• Exercise objective: Take the lines from the one bearing "first = [for (k = [n - 1 : -1 : 0]) k];" to the one bearing "in imported if", inclusive, and reproduce them exactly; include no other line.

start Dataset extract

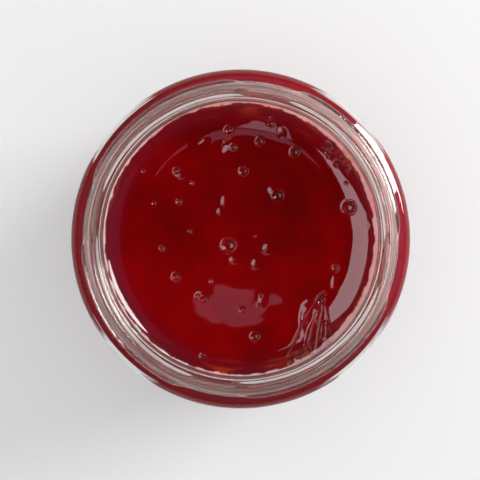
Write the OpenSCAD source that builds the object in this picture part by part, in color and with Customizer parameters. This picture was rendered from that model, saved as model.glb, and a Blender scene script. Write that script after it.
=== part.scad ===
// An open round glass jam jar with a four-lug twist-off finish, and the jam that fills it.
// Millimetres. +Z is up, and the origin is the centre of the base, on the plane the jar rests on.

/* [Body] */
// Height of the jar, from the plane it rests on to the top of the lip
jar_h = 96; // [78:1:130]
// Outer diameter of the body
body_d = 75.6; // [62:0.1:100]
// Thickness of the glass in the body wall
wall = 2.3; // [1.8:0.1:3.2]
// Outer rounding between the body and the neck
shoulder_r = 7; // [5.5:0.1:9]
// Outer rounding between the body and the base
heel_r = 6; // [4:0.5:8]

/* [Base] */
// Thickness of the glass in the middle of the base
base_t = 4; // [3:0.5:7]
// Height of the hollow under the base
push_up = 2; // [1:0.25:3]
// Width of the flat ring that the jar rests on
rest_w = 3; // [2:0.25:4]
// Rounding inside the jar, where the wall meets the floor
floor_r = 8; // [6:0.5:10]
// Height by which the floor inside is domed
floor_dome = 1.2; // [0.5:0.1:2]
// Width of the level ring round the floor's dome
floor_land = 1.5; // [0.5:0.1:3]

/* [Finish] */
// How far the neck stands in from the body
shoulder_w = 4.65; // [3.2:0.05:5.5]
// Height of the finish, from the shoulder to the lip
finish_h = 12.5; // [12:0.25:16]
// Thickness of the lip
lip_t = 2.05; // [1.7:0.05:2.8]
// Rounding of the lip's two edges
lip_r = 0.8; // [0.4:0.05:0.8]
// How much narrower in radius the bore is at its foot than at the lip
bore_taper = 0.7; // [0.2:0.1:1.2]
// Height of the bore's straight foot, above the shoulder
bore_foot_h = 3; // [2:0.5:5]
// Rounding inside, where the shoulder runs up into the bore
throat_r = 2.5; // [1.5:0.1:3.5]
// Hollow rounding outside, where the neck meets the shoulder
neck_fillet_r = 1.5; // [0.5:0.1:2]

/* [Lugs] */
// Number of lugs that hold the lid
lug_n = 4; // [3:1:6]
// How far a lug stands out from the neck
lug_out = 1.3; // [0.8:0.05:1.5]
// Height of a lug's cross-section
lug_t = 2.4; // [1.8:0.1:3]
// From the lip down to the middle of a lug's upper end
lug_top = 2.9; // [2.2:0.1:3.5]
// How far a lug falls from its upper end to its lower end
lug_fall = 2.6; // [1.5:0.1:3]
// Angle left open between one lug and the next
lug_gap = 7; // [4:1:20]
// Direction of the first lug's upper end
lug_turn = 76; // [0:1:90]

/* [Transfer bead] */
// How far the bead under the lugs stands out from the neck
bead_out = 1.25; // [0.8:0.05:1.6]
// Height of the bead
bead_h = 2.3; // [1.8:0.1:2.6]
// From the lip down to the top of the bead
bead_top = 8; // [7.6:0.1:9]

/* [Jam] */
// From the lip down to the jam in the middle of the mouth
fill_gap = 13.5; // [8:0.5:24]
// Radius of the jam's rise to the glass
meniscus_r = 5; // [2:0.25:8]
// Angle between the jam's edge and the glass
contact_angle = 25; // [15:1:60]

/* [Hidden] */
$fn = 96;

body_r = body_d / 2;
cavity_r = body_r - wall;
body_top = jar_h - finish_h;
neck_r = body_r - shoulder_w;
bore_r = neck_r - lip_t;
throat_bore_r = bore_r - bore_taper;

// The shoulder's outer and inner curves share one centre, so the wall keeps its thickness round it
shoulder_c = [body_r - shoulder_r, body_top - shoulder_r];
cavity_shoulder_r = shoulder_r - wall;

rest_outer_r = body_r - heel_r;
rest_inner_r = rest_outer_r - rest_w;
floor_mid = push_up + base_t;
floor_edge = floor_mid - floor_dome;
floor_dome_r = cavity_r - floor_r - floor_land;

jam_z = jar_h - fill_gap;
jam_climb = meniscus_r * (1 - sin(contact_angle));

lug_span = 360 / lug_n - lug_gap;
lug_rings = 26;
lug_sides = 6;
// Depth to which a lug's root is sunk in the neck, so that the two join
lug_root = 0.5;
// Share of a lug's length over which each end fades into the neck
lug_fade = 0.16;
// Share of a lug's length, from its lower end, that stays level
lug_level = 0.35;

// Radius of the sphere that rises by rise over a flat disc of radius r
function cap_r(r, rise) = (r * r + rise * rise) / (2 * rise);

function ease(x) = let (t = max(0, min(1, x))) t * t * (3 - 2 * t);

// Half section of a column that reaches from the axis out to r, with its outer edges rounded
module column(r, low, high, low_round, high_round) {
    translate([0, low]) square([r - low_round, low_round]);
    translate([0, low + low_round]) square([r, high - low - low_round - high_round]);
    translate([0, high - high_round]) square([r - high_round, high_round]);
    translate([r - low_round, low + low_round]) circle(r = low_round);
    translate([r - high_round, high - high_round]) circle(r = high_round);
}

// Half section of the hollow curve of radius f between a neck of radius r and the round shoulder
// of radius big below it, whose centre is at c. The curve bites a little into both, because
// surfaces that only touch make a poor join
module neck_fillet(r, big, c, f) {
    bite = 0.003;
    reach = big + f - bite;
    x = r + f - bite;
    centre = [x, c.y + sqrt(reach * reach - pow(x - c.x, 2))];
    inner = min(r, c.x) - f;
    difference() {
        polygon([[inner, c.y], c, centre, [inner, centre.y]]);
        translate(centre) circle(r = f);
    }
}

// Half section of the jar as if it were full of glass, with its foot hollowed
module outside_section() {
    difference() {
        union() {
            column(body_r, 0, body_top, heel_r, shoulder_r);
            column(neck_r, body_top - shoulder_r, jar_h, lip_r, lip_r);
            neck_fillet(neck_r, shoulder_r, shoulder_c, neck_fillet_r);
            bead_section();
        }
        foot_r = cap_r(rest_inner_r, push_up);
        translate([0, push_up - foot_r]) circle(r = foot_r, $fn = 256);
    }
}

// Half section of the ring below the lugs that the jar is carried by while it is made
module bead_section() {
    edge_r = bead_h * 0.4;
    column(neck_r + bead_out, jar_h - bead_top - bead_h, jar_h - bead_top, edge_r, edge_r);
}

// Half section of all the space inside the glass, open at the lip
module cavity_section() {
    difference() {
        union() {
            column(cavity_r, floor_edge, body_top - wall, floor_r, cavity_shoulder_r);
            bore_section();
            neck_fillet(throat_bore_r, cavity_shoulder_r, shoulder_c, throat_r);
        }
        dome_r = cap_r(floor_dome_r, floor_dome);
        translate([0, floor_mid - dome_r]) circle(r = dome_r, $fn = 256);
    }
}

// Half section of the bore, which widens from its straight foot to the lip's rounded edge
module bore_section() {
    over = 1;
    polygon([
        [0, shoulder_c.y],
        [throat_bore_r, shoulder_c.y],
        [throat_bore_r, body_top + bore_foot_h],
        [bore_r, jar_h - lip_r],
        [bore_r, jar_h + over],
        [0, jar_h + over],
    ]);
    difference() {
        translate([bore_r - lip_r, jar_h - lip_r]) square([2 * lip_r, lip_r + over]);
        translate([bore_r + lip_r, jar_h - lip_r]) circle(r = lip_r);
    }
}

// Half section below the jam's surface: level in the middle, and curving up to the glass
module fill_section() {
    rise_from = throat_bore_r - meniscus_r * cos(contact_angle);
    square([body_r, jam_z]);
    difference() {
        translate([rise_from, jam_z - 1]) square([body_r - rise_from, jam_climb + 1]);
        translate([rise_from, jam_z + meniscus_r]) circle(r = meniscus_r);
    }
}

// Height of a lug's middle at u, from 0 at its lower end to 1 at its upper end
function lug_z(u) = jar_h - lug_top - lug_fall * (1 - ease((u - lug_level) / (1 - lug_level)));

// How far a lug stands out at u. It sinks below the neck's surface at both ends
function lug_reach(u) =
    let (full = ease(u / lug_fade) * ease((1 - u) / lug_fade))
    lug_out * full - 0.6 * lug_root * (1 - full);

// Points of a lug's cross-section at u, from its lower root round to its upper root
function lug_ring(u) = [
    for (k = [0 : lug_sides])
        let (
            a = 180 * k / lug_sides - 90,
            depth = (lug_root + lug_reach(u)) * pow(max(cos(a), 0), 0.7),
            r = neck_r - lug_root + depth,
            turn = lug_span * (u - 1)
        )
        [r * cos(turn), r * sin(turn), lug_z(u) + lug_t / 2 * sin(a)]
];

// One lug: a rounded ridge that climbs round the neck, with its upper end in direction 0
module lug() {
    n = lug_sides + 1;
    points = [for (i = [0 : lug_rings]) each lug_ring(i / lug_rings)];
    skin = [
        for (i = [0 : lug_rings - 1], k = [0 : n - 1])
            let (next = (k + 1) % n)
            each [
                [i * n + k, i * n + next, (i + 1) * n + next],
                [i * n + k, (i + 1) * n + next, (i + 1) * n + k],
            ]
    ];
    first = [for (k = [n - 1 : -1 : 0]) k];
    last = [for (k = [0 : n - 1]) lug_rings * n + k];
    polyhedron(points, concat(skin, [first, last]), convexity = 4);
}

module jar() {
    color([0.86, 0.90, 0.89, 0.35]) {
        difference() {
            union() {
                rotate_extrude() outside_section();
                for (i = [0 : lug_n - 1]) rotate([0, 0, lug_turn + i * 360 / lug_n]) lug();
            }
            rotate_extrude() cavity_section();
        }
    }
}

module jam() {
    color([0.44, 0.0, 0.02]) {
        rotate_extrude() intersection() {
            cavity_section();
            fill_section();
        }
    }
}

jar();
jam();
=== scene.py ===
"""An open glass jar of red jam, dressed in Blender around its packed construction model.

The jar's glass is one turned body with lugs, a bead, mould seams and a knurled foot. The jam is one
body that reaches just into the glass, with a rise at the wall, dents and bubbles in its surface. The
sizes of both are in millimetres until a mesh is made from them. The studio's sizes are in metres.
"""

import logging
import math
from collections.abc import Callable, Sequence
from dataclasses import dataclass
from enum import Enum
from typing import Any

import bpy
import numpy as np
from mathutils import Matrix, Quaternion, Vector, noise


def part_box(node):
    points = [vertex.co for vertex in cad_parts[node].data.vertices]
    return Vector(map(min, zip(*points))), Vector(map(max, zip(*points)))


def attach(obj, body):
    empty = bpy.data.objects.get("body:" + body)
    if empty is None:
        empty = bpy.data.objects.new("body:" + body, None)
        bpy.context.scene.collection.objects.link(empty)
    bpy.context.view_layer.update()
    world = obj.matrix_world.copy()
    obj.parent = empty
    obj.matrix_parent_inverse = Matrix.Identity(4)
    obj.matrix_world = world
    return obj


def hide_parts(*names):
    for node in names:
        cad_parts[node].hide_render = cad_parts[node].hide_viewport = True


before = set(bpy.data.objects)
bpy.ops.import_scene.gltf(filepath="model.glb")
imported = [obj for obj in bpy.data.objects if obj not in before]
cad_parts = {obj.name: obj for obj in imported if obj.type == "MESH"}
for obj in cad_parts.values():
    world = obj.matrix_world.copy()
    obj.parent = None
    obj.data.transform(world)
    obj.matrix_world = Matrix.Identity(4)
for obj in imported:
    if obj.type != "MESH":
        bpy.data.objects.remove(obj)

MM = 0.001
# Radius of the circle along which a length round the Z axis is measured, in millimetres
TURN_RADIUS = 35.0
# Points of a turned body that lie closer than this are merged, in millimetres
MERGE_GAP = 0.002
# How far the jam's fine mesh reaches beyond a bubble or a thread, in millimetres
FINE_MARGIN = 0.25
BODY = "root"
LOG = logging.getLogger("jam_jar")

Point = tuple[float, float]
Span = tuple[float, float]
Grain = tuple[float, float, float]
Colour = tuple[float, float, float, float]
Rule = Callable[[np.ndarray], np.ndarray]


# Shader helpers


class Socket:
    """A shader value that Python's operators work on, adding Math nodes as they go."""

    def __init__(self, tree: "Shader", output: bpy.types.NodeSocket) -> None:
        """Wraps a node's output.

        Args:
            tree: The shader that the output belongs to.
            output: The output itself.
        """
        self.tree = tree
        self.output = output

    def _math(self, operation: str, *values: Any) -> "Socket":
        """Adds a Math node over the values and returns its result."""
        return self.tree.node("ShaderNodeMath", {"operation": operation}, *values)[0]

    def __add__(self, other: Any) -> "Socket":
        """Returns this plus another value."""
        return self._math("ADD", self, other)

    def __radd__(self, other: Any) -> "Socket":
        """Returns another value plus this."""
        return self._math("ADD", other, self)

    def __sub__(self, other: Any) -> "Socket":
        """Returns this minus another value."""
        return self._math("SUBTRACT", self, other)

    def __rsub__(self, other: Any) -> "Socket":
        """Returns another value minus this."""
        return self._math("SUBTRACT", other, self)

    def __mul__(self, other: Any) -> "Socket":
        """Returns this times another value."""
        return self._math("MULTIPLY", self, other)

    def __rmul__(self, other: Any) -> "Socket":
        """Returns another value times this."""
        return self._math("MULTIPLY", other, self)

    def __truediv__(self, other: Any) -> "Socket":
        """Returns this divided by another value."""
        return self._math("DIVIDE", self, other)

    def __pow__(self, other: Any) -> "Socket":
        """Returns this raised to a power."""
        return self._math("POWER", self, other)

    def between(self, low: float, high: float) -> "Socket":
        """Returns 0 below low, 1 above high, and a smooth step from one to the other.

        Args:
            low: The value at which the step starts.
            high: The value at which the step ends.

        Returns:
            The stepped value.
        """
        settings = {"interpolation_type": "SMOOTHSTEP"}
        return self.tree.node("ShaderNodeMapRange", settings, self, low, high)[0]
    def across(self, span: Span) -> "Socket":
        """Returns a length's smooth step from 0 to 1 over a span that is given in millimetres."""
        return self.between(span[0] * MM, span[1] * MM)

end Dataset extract
start Dataset extract

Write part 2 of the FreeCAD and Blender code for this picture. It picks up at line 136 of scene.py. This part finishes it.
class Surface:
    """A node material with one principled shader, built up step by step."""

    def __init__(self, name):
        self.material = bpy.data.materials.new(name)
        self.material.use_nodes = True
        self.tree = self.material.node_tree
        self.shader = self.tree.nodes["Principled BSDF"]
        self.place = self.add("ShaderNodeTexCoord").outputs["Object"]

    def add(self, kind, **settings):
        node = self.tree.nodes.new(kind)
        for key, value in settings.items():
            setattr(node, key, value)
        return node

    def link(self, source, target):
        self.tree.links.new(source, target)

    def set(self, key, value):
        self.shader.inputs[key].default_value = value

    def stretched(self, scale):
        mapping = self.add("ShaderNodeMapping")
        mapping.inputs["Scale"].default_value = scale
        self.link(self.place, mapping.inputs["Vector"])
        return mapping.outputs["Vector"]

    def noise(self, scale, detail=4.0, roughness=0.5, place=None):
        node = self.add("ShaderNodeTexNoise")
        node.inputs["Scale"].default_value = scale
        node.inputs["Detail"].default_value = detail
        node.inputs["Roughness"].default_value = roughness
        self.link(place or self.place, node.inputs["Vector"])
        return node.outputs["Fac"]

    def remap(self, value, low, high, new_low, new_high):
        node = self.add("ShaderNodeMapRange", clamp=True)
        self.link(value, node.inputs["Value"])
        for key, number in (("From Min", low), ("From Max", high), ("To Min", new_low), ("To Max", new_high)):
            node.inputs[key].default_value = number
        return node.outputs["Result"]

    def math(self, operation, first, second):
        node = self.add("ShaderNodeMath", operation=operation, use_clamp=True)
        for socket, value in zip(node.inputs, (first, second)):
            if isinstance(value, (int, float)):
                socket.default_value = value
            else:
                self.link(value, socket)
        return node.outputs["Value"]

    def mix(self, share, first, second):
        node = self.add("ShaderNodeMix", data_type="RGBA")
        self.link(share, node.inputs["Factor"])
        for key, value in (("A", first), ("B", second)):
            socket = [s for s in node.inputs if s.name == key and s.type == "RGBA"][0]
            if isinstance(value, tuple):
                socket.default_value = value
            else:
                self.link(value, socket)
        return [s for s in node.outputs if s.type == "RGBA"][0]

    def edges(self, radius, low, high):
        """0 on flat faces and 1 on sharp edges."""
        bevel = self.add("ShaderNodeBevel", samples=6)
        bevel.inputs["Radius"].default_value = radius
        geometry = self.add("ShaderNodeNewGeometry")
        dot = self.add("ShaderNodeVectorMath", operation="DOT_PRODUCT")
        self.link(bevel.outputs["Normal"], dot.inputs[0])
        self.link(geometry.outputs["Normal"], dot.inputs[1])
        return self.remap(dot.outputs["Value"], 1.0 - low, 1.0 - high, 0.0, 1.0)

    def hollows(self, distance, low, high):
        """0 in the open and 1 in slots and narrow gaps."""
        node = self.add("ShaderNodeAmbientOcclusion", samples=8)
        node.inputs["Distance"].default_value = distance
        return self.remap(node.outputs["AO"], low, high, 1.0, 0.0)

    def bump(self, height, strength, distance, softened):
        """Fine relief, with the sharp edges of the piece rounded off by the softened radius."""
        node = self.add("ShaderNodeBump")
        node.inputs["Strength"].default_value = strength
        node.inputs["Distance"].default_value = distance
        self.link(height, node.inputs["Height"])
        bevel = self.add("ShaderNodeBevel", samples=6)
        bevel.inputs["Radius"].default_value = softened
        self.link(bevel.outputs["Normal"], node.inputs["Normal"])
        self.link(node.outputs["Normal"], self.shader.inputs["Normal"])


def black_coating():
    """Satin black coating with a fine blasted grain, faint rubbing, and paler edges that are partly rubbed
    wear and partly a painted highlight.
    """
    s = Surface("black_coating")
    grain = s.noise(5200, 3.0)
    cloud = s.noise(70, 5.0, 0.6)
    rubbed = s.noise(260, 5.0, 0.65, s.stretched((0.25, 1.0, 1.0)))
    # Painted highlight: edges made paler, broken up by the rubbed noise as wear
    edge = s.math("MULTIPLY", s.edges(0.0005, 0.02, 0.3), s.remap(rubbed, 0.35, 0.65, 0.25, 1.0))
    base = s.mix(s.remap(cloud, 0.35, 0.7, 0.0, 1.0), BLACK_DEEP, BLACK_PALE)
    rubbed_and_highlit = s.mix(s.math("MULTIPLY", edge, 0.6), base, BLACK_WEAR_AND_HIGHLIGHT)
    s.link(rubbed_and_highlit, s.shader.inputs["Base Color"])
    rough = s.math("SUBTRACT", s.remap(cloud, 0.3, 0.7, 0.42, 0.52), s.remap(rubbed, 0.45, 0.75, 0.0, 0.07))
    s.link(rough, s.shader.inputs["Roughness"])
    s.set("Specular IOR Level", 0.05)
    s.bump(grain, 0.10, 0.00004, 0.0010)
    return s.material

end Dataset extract
start Dataset extract

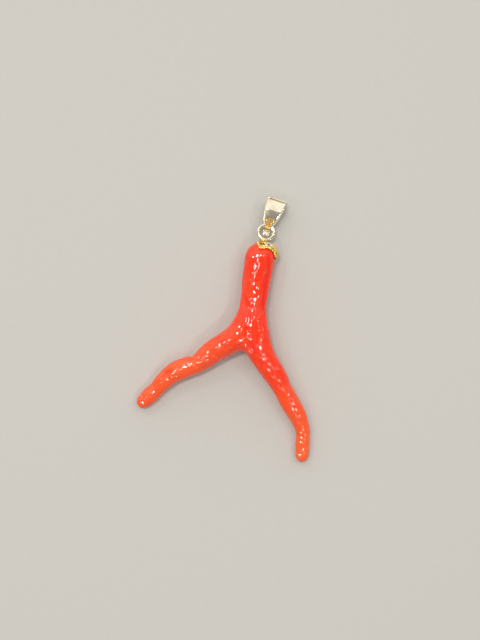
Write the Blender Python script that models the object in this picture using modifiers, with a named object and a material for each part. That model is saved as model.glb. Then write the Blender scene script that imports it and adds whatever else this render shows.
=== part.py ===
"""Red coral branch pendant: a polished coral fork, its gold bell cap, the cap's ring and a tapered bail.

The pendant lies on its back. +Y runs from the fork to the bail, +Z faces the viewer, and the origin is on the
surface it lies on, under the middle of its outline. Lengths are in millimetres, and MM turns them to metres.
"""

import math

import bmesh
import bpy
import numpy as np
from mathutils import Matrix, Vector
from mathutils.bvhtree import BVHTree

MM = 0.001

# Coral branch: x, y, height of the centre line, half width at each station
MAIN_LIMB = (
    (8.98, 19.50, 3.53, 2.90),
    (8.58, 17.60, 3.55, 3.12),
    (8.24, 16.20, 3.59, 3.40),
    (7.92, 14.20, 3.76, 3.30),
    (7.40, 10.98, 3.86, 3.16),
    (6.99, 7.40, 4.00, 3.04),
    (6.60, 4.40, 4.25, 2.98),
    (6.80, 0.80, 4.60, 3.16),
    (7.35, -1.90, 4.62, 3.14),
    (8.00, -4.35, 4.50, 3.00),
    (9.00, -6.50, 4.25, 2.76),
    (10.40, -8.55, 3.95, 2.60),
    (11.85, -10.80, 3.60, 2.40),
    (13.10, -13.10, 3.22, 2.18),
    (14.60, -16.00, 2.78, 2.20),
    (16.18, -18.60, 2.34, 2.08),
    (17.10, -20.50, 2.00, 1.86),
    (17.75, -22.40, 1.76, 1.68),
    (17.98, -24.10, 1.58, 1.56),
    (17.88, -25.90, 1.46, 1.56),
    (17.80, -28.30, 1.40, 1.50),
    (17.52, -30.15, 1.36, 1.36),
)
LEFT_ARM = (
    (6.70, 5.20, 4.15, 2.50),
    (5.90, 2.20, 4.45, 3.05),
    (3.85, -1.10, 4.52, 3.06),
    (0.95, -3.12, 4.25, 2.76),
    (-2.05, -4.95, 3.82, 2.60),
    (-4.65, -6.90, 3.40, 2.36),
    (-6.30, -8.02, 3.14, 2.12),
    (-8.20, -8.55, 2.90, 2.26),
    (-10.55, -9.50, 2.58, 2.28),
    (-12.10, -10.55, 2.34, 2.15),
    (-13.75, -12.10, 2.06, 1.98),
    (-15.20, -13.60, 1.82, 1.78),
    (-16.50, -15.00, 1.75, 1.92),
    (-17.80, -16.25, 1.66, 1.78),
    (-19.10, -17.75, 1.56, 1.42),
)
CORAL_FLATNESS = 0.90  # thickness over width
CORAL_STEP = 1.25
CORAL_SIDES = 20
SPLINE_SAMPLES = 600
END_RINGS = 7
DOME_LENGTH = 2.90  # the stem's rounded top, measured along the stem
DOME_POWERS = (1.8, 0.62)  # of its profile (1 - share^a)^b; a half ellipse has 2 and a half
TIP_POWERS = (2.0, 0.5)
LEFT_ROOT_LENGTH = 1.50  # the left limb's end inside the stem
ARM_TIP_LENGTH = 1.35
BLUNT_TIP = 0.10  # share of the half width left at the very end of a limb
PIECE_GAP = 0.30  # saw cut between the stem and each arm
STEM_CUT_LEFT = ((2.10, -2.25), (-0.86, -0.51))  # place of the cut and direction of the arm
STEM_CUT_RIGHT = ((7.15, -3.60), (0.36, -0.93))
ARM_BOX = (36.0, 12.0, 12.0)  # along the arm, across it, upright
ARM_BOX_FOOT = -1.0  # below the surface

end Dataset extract

• Exercise answer:
    first = [for (k = [n - 1 : -1 : 0]) k];
    last = [for (k = [0 : n - 1]) lug_rings * n + k];
    polyhedron(points, concat(skin, [first, last]), convexity = 4);
}

module jar() {
    color([0.86, 0.90, 0.89, 0.35]) {
        difference() {
            union() {
                rotate_extrude() outside_section();
                for (i = [0 : lug_n - 1]) rotate([0, 0, lug_turn + i * 360 / lug_n]) lug();
            }
            rotate_extrude() cavity_section();
        }
    }
}

module jam() {
    color([0.44, 0.0, 0.02]) {
        rotate_extrude() intersection() {
            cavity_section();
            fill_section();
        }
    }
}

jar();
jam();
=== scene.py ===
"""An open glass jar of red jam, dressed in Blender around its packed construction model.

The jar's glass is one turned body with lugs, a bead, mould seams and a knurled foot. The jam is one
body that reaches just into the glass, with a rise at the wall, dents and bubbles in its surface. The
sizes of both are in millimetres until a mesh is made from them. The studio's sizes are in metres.
"""

import logging
import math
from collections.abc import Callable, Sequence
from dataclasses import dataclass
from enum import Enum
from typing import Any

import bpy
import numpy as np
from mathutils import Matrix, Quaternion, Vector, noise


def part_box(node):
    points = [vertex.co for vertex in cad_parts[node].data.vertices]
    return Vector(map(min, zip(*points))), Vector(map(max, zip(*points)))


def attach(obj, body):
    empty = bpy.data.objects.get("body:" + body)
    if empty is None:
        empty = bpy.data.objects.new("body:" + body, None)
        bpy.context.scene.collection.objects.link(empty)
    bpy.context.view_layer.update()
    world = obj.matrix_world.copy()
    obj.parent = empty
    obj.matrix_parent_inverse = Matrix.Identity(4)
    obj.matrix_world = world
    return obj


def hide_parts(*names):
    for node in names:
        cad_parts[node].hide_render = cad_parts[node].hide_viewport = True


before = set(bpy.data.objects)
bpy.ops.import_scene.gltf(filepath="model.glb")
imported = [obj for obj in bpy.data.objects if obj not in before]
cad_parts = {obj.name: obj for obj in imported if obj.type == "MESH"}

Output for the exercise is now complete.